Monday, Mar. 25, 2002

Milestones

By Melissa August, Harriet Barovick, Elizabeth L. Bland, Sora Song, Deirdre Van Dyk

SENTENCED. ANDREA YATES, 37, mentally ill mother convicted of drowning her five children last June; to life in prison, with eligibility for parole after 40 years; in Houston. The jury took 35 minutes to decide to spare Yates the alternative sentence, death by lethal injection.

SEPARATING. JAMES GANDOLFINI, 40, TV mobster, from his wife of three years, Marcy, a former public relations executive; in New York City. The Sopranos star's publicist said he had initiated divorce proceedings. The couple have a son, Michael, 2.
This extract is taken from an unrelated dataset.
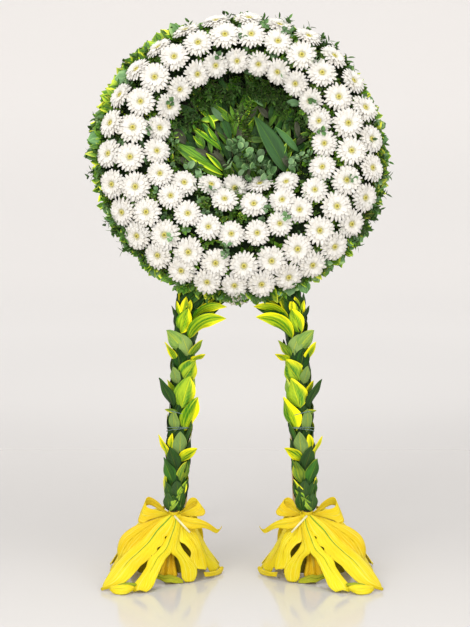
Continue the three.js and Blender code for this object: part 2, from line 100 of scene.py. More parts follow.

DIED. JEAN-PAUL RIOPELLE, 78, abstract expressionist whose works hang in New York City's Museum of Modern Art and London's Tate Gallery; in Ile-aux-Grues, Que. Considered Canada's most important modern painter, he became the first Canadian to win a prize at the Venice Biennale, in 1962.

DIED. SYLVESTER (PAT) WEAVER, 93, pathfinding TV executive; former president of NBC; creator of the Today show; and father of actress Sigourney Weaver; of pneumonia; in Santa Barbara, Calif. After joining NBC in 1949, Weaver realized it could move beyond the production methods of radio--in which shows were owned and controlled by sponsors--and become an independent production and broadcast company. His vision is still enjoyed by millions seven days a week.

DIED. THOMAS WINSHIP, 81, ebullient, liberal editor of the Boston Globe, who elevated the paper into a top-ranked national contender that won 12 Pulitzer Prizes during his 1965-84 tenure; of lymphoma; in Boston. Proud of his "short attention span" and known for his constant stream of ideas, Winship consistently opposed the Vietnam War--three Globe reporters landed on President Nixon's "enemies" list--and won a Pulitzer for the paper's coverage of Boston's court-ordered desegregation in the 1970s. "I never had a boring week," he said.

DIED. ESTHER AFUA OCLOO, 83, Ghanaian entrepreneur who tirelessly promoted women's economic development; in Accra. As the first chairwoman of Women's World Banking, which she helped found in 1979, Ocloo pioneered the practice of microlending, or financing tiny businesses with successive loans as small as $50.

DIED. JAMES TOBIN, 84, Nobel-prizewinning economist and adviser to President John F. Kennedy; in New Haven, Conn. A Yale professor and promoter of the Keynesian theory, which advocates government intervention to regulate economic cycles, Tobin crafted the Kennedy tax cut that spurred the boom of the early 1960s. His Nobel-winning portfolio-selection theory--which posits that investors do not simply seek the highest yielding assets but vary them according to risk tolerance and other factors--changed conventional thinking on how Americans spend and invest money.

DIED. THOMAS GRIFFITH, 86, versatile, accomplished Time Inc. editor and author; in New York City. Griffith, who wrote a popular press column for TIME, eschewed advocacy writing and promoted the creation of a dispassionate national press council. The final editor of the weekly LIFE magazine, which closed in 1972, Griffith also wrote three books, including the 1995 Harry and Teddy, which tracked the intersecting lives of TIME's founder Henry Luce and ace reporter Theodore H. White.

DIED. IRENE WORTH, 85, versatile grande dame of the U.S. and British stage; in New York City. Born Harriet Abrams in Lincoln, Neb., Worth lived in England for years, performing with the Royal Shakespeare Company. Her celebrated Broadway roles included Alexandra del Lago in Tennessee Williams' Sweet Bird of Youth and the title role in Edward Albee's Tiny Alice. She won the last of her three Tony Awards in 1991 for her portrayal of Grandma Kurnitz in Neil Simon's Lost in Yonkers.